The stockings were hung by the chimney with care . . . because most Americans couldn’t afford to run their gas-powered dryers anymore. Actually, considering the rising cost of firewood in this battered economy, even the most lucrative businessman has been forced to burn drywall, money (in small denominations), and family photo albums for heat! There are even reports of some of the more “intellectually challenged” attempting to burn Harry Reid, Leif Garret, and Elijah Wood. It’s sad, really.

The children were nestled all snug in their beds, while visions of sugarplums danced in their heads. Visions of sugarplums are all the kids will have once “Hillary Care” is implemented. Sugars, starches, and fats are going the way of the dinosaur, and they will be replaced by “appropriate” foods, such as Brussels sprouts, lima beans, and a hundred other items that children wouldn’t touch with a ten-foot spoon. They will be unhappy, but hey, the government knows better than they do. Just ask them.

When out on the lawn there arose such a clatter, I sprang from my bed to see what was the matter. Unfortunately, it was a pack of wild hippies and atheists, Hell-bent on protesting the neighborhood’s Christmas trees, Hanukkah menorahs, and Kwanzaa decorations. They picketed the residents with glee, oblivious to the irony of tree-huggers trying to make a point by using wooden signs.

The moon, on the breast of the new-fallen snow . . . Hold it right there! There is no new-fallen snow anymore, because it has been all but eradicated by evil conservatives and their global warming! This has been prophesized by Al Gore, and everyone knows that he is the master of all things environmental. Sure, there were a few inches of the white stuff in Las Vegas of all places this week, but Mr. Gore has determined that it was not a snowfall. Rather, it was merely “water pollution,” that will be dealt with in the harshest manner possible.

When what to my wondering eyes should appear, but a miniature sleigh and eight tiny reindeer? After being alerted to its presence, NORAD has determined this conveyance to be classified as an unidentified flying object. A background check of the name “Claus” revealed that this German national is indeed on the United States’ No-Fly List, and F-18 Hornets are being scrambled out of Andrews Air Force base immediately. For whom the jingle bells toll, Claus? They toll for thee!

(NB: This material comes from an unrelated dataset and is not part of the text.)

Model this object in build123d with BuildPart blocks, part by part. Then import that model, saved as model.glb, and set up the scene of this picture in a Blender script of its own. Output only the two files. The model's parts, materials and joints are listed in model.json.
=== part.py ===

And then in a twinkling, I heard on the roof, the prancing and pawing of each little hoof. The homeowner ran to get his shotgun, but soon realized that the new administration outlawed all firearms for “the public good.” Undeterred, he notified the police department, who promised they would arrive as soon as Vice-President-elect Joe Biden’s motorcade left the regional MENSA meeting.

He was dressed in fur from his head to his foot, and his clothes were all tarnished with ashes and soot. Saint Nicholas is obviously a smoker and has no regard for the health and well-being of his fellow comrades, er, Americans. As if that is not bad enough, he also represents “Big Tobacco,” an evil corporation that profits from others’ doom. Senator Patrick Leahy is on the case, and has promised relief for his constituents – in the form of high-priced lawyers. Hooray!

His eyes – how they twinkled! His dimples, how merry! His cheeks were like roses . . . because Santa is a functional alcoholic. Normally this would present a problem, but the jolly fat man is a close personal friend of another jolly fat man: Massachusetts Senator Edward Kennedy. Senator Kennedy has vouched for Saint Nick, and as everyone knows, Kennedy’s character is beyond reproach.

He spoke not a word, but went straight to his work, and filled all the stockings then turned with a jerk. Get used to it, America. With the Democrats in power, everyone will soon have to work longer hours, holidays, and weekends. Well, everyone except our elected officials in Congress. They voted themselves another pay raise, just in time for Christmas!

He sprang to his sleigh, to his team he gave a whistle, and away they all flew like the down of a thistle. That is good news. If this “magic sleigh” project failed, Nancy Pelosi and her stooges would simply authorize yet another Detroit bailout. The shame of it is that the sleigh is not even made in America. The work is outsourced to the North Pole. Imagine: Icelanders are outbidding Americans! What does Bjork know about making a quality automobile?

I heard him exclaim as he drove out of sight, “Merry Christmas to all, and to all a good night.” Maybe when we wake up the politicians will have resigned, and the country will be in better shape.

Topics: FSM |

5 Responses to “A New Take On A Holiday Classic”

  1. Old NFO Says:
    December 28th, 2008 at 9:24 pm

    hehehe- you were on a roll with that one! Good job!

  2. Rick Says:
    December 28th, 2008 at 11:12 pm

    Great One Wyatt

  3. RT Says:
    December 29th, 2008 at 7:58 am

    Funniest one, yet! :) Awesome!

  4. Doghouse Says:
    December 29th, 2008 at 10:44 am

    You forgot the part where Santa was arrested for breaking and entering, wearing fur, abusive animal labor, hiring only elves and thereby not showing diversity …

  5. Wyatt Earp Says:
    December 29th, 2008 at 12:55 pm

    Old NFO - Thank you very much.

    Rick - Thanks. This one rolled smoothly, instead of the usual 60 rough drafts the night before deadline.

    RT - Thanks, and thanks for the proofreading.

    Doghouse - I’ve never seen any minority elves. I wonder why that is?